For power markets, the draft calls for a stronger regulatory oversight mechanism to prevent market manipulation and concentration. Transmission reforms include adoption of advanced technologies, compensation mechanisms for right-of-way challenges, parity in transmission tariffs for renewable and conventional power by 2030, and a utilisation-based framework to prevent speculative holding of transmission capacity.
In the distribution segment, the policy targets single-digit aggregate technical and commercial losses, shared distribution networks to enhance efficiency and competition, and the creation of a Distribution System Operator to enable integration of distributed renewables, storage, and vehicle-to-grid systems. Cities with populations exceeding 10 lakh are proposed to achieve N-1 redundancy at the distribution transformer level by 2032, along with underground cabling in congested urban areas.
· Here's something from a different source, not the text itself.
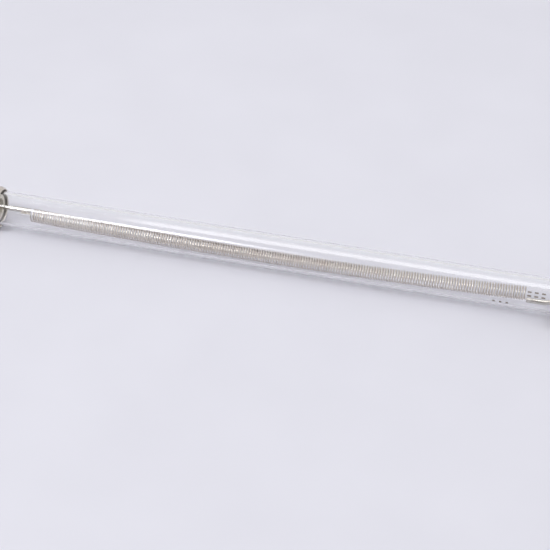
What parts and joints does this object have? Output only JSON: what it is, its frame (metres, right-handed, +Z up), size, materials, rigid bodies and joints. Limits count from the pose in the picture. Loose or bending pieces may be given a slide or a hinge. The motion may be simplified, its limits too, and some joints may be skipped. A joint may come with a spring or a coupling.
{
  "type": "quartz heating lamp tube",
  "caption": "Clear quartz tube with a spiral resistance wire inside, a metal cap on each end and threaded terminals.",
  "frame": {"origin": "on the surface that the lamp lies on, below the middle of its axis", "axes": "+X along the tube towards the right cap, +Z up"},
  "size_m": [0.2502, 0.0148, 0.0148],
  "materials": {
    "quartz": "clear, drawn and fire-polished",
    "resistance_wire": "bright drawn wire",
    "lead_rod": "bright drawn rod",
    "end_cap": "polished nickel plate",
    "bush": "unglazed steatite",
    "terminal": "zinc plate"
  },
  "bodies": {
    "root": {"quartz_tube": "quartz", "heating_coil": "resistance_wire", "left_lead_rod": "lead_rod", "right_lead_rod": "lead_rod", "left_end_cap": "end_cap", "right_end_cap": "end_cap", "left_bush": "bush", "right_bush": "bush", "left_stud": "terminal", "right_stud": "terminal", "left_washer": "terminal", "right_washer": "terminal", "left_clamp_nut": "terminal", "right_clamp_nut": "terminal", "left_outer_nut": "terminal", "right_outer_nut": "terminal"}
  },
  "joints": []
}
The draft further recommends functional unbundling of state transmission utilities, establishment of independent state-level entities for load despatch and transmission planning, harmonisation of state grid codes with the Indian Electricity Grid Code, development of a robust cybersecurity framework, mandatory localisation of power sector data, real-time visibility of distributed energy resources, and a transition to indigenously developed SCADA systems and domestic software for critical power applications by 2030.
Overall, the Draft NEP 2026 presents a comprehensive policy blueprint aimed at building a financially resilient, technologically advanced, and environmentally sustainable power sector capable of meeting India’s long-term growth and energy security objectives.